• YOUR GOAL:
The required output consists solely of the lines from the one containing "# The same small" down to the one containing "low, high = Vector((1e9,)", both included, each quoted exactly.

THE DATA start

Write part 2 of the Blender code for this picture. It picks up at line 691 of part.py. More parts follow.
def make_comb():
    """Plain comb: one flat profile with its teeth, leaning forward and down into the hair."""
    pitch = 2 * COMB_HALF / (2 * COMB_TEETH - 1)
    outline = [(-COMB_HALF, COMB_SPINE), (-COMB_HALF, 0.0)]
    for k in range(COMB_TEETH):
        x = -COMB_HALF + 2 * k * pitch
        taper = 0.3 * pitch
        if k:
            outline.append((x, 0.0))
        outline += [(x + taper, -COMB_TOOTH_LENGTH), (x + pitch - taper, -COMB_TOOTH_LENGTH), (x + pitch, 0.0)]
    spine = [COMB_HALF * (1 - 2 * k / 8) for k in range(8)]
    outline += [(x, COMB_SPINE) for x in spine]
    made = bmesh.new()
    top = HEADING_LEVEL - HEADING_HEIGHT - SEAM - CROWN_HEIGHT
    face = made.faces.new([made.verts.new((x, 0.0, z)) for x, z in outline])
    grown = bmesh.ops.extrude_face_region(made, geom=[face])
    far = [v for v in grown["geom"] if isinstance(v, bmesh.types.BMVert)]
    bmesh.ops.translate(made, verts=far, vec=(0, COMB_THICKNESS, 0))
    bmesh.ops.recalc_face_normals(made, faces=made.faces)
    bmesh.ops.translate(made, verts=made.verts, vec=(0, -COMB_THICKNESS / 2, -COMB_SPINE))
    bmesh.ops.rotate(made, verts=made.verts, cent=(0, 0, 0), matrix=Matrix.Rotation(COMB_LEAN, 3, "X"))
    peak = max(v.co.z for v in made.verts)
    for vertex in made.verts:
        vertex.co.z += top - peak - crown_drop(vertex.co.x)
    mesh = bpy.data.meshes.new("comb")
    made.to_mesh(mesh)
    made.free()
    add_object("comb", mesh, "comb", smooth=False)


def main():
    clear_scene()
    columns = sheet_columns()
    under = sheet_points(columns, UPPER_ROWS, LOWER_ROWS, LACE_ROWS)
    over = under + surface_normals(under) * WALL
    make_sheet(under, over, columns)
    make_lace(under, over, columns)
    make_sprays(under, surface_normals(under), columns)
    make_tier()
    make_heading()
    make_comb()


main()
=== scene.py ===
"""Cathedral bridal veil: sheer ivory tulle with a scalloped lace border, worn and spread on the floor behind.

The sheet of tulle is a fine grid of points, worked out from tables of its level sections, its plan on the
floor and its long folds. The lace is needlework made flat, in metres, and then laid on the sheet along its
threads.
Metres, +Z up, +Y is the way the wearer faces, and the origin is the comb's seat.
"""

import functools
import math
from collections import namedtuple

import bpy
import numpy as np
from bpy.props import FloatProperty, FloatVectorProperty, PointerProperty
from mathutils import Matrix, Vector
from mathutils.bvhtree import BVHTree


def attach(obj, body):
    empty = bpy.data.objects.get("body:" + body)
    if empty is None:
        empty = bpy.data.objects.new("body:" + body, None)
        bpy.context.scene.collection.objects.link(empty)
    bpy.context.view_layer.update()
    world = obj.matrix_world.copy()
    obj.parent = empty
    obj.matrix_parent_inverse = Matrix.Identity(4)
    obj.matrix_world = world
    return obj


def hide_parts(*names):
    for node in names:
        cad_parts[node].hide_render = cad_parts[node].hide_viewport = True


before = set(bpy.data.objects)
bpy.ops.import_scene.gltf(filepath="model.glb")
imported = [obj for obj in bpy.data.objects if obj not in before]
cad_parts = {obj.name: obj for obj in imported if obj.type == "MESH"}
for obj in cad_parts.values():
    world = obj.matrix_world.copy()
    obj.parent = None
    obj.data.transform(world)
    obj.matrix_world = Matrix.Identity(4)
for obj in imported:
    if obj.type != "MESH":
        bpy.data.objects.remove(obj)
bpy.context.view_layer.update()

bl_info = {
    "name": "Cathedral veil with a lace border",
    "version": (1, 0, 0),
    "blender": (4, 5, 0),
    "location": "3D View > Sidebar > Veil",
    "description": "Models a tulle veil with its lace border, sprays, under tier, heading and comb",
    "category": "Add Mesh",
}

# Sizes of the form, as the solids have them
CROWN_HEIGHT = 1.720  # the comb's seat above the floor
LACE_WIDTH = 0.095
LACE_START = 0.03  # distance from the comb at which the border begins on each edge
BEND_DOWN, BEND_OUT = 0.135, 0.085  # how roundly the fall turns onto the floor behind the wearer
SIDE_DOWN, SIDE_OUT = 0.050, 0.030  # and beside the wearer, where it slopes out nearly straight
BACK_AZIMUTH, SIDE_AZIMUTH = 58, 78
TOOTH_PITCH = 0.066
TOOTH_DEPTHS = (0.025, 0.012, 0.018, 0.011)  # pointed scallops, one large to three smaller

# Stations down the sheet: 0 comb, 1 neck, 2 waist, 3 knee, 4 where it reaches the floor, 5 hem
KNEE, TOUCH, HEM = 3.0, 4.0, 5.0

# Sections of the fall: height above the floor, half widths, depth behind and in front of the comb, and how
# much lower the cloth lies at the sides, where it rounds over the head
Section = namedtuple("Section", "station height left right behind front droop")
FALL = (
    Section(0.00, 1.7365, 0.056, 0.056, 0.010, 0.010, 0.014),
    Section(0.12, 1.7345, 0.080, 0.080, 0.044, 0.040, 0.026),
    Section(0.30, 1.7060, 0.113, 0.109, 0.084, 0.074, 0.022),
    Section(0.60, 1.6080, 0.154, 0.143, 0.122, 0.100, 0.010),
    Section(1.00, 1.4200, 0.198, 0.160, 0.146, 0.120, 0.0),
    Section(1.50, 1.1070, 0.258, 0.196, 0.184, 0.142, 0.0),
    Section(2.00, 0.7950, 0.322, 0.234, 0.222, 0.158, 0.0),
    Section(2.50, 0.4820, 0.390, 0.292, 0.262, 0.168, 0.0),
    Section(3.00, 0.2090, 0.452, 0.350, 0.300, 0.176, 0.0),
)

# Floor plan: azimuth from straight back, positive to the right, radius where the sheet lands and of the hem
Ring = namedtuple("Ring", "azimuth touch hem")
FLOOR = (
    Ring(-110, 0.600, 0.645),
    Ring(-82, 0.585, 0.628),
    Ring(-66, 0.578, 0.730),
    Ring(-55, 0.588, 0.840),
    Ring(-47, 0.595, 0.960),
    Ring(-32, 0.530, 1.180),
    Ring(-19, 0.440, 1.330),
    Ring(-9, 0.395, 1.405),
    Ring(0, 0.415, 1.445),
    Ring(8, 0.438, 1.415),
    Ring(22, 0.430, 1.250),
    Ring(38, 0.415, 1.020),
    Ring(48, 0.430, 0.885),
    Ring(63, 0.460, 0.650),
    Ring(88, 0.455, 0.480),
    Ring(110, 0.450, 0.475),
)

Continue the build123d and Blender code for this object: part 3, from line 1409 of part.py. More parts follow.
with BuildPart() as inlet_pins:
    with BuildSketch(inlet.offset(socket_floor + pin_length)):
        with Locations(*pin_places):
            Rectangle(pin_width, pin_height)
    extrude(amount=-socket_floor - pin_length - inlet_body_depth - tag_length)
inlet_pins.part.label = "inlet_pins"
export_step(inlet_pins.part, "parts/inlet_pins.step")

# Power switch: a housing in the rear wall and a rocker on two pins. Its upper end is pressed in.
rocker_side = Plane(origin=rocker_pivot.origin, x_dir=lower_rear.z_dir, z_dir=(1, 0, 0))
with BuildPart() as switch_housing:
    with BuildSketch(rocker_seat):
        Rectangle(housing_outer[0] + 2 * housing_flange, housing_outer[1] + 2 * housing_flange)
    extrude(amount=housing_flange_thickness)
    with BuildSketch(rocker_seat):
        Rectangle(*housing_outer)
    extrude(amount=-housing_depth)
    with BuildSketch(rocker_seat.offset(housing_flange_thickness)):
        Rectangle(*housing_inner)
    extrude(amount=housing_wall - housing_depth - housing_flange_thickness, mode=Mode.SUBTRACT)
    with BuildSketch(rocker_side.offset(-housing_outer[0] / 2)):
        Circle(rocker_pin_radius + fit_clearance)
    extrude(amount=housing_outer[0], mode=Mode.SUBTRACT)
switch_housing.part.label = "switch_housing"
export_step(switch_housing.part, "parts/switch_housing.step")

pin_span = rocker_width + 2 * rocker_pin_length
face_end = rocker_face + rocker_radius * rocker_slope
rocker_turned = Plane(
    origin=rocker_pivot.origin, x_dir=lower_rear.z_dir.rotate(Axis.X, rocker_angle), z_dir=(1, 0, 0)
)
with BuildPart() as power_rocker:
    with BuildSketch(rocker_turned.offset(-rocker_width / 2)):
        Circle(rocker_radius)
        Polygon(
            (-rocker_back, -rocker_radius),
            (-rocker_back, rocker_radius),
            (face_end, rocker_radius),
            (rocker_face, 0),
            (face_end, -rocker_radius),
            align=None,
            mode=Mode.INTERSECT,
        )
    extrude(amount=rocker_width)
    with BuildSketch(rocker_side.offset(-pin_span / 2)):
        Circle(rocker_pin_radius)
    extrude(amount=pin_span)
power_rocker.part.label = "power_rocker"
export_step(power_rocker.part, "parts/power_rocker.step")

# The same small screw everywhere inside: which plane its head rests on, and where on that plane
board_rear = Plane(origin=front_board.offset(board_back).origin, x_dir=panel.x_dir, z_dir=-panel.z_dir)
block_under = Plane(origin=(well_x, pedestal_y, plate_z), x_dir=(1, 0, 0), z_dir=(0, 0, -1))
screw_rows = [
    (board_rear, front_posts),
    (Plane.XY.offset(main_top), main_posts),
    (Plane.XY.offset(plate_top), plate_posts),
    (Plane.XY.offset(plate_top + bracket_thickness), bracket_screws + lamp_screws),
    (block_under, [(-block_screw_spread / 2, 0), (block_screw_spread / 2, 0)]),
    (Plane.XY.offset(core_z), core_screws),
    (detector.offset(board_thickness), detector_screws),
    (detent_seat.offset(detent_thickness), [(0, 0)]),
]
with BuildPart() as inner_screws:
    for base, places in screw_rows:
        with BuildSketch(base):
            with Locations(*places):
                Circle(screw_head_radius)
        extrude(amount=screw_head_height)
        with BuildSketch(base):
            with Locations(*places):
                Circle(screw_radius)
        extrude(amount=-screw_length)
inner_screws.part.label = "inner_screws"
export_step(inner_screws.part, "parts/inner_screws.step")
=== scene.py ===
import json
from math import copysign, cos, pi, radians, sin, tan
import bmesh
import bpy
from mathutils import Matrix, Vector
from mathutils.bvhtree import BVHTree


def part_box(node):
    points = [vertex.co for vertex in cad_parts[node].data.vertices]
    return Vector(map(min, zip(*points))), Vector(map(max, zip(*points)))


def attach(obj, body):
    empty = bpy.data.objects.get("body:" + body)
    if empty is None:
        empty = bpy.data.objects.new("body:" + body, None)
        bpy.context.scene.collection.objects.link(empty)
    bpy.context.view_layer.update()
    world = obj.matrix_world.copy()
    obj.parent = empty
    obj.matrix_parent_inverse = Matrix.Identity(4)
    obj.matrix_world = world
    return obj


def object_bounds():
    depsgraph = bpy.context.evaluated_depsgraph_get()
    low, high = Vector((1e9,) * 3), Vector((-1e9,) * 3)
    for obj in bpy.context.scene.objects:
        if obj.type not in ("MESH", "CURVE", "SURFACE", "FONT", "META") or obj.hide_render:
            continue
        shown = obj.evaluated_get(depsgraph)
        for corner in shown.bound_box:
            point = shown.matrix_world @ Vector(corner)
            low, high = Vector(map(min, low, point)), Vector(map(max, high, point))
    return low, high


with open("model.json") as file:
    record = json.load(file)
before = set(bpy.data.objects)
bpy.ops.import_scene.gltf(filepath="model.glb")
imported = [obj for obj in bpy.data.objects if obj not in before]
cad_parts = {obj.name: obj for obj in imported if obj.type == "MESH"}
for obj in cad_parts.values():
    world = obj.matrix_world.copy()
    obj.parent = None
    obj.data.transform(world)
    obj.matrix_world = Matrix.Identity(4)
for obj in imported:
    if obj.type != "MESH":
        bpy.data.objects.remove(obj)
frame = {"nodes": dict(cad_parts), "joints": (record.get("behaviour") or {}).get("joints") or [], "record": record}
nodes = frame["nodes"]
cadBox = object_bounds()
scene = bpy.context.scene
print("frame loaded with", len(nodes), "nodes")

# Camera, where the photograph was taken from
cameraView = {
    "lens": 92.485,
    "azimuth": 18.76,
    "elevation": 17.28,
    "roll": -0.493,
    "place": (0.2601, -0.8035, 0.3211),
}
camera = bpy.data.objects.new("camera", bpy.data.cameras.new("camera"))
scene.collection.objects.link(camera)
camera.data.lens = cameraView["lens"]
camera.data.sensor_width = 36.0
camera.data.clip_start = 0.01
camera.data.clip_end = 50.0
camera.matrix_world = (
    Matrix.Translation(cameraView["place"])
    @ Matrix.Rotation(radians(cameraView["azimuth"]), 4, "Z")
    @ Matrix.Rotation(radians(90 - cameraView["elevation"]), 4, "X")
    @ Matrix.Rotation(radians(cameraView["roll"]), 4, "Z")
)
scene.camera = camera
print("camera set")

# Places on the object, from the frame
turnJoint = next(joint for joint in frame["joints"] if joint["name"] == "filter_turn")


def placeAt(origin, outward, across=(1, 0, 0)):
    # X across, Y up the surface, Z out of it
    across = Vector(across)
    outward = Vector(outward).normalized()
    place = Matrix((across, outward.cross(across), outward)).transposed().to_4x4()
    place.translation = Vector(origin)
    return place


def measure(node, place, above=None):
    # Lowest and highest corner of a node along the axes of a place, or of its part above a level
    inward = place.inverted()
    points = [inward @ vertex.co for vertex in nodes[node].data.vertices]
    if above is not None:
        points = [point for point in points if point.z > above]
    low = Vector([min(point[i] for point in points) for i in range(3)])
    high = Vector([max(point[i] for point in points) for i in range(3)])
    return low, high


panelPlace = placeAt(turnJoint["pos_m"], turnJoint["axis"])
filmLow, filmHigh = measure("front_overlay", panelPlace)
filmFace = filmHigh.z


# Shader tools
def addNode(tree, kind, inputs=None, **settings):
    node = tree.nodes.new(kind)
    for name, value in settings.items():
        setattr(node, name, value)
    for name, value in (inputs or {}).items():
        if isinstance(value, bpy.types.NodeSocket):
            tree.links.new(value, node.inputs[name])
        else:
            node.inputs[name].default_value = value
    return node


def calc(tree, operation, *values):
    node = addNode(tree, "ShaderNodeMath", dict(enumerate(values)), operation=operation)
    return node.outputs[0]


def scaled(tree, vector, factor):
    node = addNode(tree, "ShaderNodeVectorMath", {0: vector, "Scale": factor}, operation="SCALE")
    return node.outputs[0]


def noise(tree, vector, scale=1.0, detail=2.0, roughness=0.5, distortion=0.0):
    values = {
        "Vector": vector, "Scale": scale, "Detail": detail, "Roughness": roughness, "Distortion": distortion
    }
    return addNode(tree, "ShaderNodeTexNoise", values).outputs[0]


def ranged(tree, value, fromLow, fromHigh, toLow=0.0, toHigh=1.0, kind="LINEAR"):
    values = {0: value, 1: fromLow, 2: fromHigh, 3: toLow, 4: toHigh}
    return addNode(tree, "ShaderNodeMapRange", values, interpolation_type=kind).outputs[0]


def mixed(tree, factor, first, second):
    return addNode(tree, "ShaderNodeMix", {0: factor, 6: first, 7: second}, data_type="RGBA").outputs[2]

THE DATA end

• ANSWER TO THE PROBLEM:
# The same small screw everywhere inside: which plane its head rests on, and where on that plane
board_rear = Plane(origin=front_board.offset(board_back).origin, x_dir=panel.x_dir, z_dir=-panel.z_dir)
block_under = Plane(origin=(well_x, pedestal_y, plate_z), x_dir=(1, 0, 0), z_dir=(0, 0, -1))
screw_rows = [
    (board_rear, front_posts),
    (Plane.XY.offset(main_top), main_posts),
    (Plane.XY.offset(plate_top), plate_posts),
    (Plane.XY.offset(plate_top + bracket_thickness), bracket_screws + lamp_screws),
    (block_under, [(-block_screw_spread / 2, 0), (block_screw_spread / 2, 0)]),
    (Plane.XY.offset(core_z), core_screws),
    (detector.offset(board_thickness), detector_screws),
    (detent_seat.offset(detent_thickness), [(0, 0)]),
]
with BuildPart() as inner_screws:
    for base, places in screw_rows:
        with BuildSketch(base):
            with Locations(*places):
                Circle(screw_head_radius)
        extrude(amount=screw_head_height)
        with BuildSketch(base):
            with Locations(*places):
                Circle(screw_radius)
        extrude(amount=-screw_length)
inner_screws.part.label = "inner_screws"
export_step(inner_screws.part, "parts/inner_screws.step")
=== scene.py ===
import json
from math import copysign, cos, pi, radians, sin, tan
import bmesh
import bpy
from mathutils import Matrix, Vector
from mathutils.bvhtree import BVHTree


def part_box(node):
    points = [vertex.co for vertex in cad_parts[node].data.vertices]
    return Vector(map(min, zip(*points))), Vector(map(max, zip(*points)))


def attach(obj, body):
    empty = bpy.data.objects.get("body:" + body)
    if empty is None:
        empty = bpy.data.objects.new("body:" + body, None)
        bpy.context.scene.collection.objects.link(empty)
    bpy.context.view_layer.update()
    world = obj.matrix_world.copy()
    obj.parent = empty
    obj.matrix_parent_inverse = Matrix.Identity(4)
    obj.matrix_world = world
    return obj


def object_bounds():
    depsgraph = bpy.context.evaluated_depsgraph_get()
    low, high = Vector((1e9,) * 3), Vector((-1e9,) * 3)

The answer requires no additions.